I've browsed through: Going through a text file line by line in C, Reading text file and storing columns in an array, Reading multiple text files in C, and How to read all files in a folder using C to understand how to read line by line with certain columnn and how to "scan" multiple files.

And I combined them to suit what I desire, the following code is to test to see whether my idea can work or not, so I just put 2 files into the directory:

#include <stdio.h>
#include <dirent.h>



int main ()
{
    float w,x,y,z;

    const char *dir = "C:\\Users\\ONG\\Desktop\\new";
    struct dirent * entry;
    DIR *d = opendir(dir);

    FILE *fp;

    if (d == 0)
    {
        perror("opendir");
        return 0;
    }

    while ((entry = readdir(d)) != 0)
    {
        if((!strcmp(entry->d_name, ".")) || (!strcmp(entry->d_name, "..")))
        {
            continue;
        }

        printf("%s\n", entry->d_name);
        fp = fopen(entry->d_name, "r");
        fscanf(fp, "%f %f %f %f", &w, &x, &y, &z);
        printf("%f %f\n", w, y);
        fclose(fp);
    }
    closedir(d);

    return 0;
}

To see the code work or not, I put 2 files into that directory.
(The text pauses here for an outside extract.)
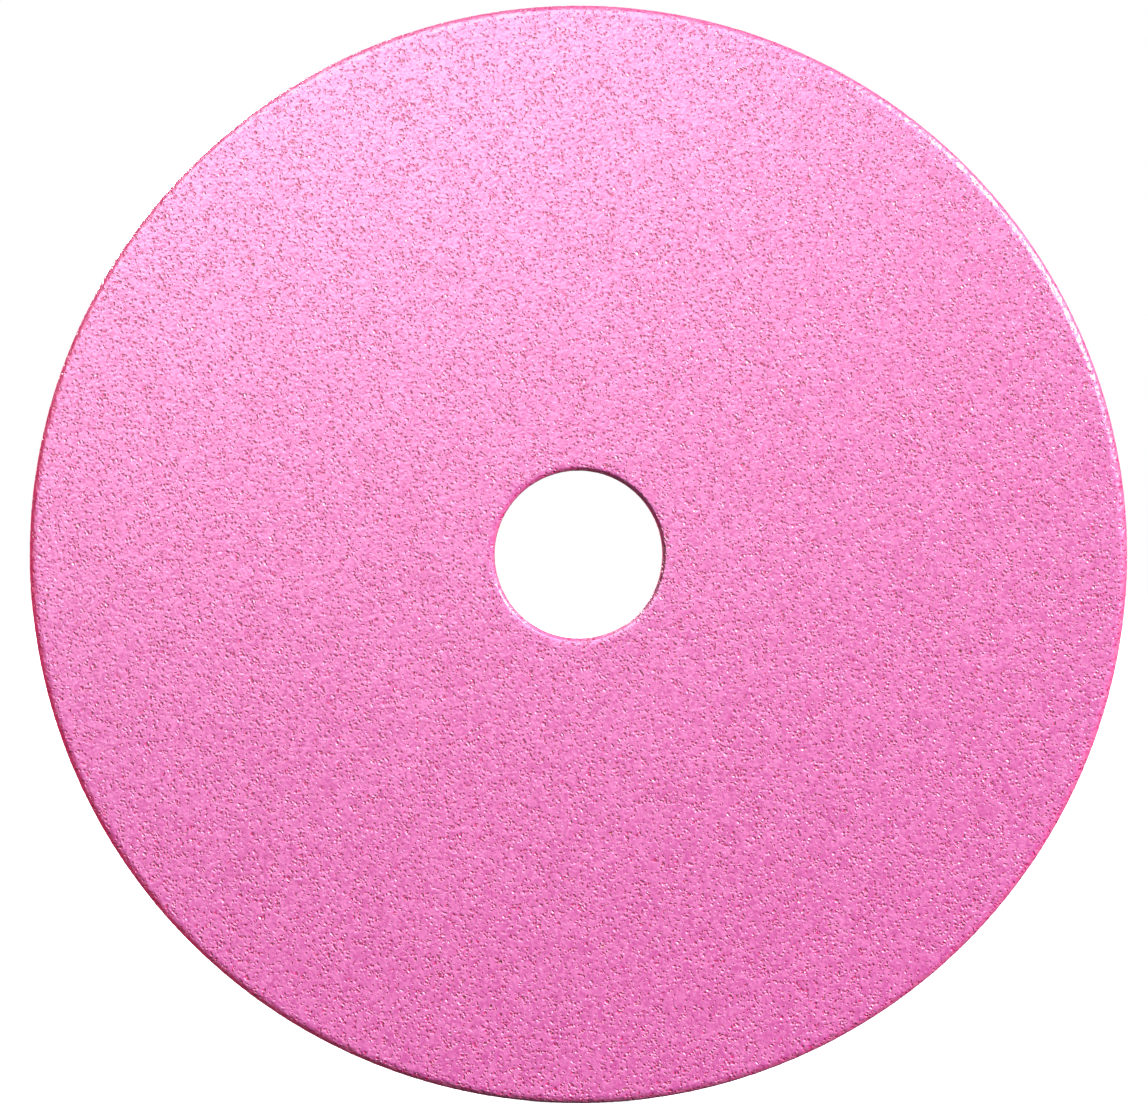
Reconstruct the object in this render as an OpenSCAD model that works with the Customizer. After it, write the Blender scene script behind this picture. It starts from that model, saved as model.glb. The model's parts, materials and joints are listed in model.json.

And the code is expected to print the file name followed by 2 data points (for example -0.049 0.576), twice.

But what I get is:

2nd_testdata_point0.txt
818583905043582480000000000000000.000000 -1.#QNAN0
2nd_testdata_point1.txt
818583905043582480000000000000000.000000 -1.#QNAN0

What is the problem?

I have tried to use the exact code from the answer from How to read all files in a folder using C, and the error is the same as stated by the author. But I can't see how the suggestion in the comments solve the problem.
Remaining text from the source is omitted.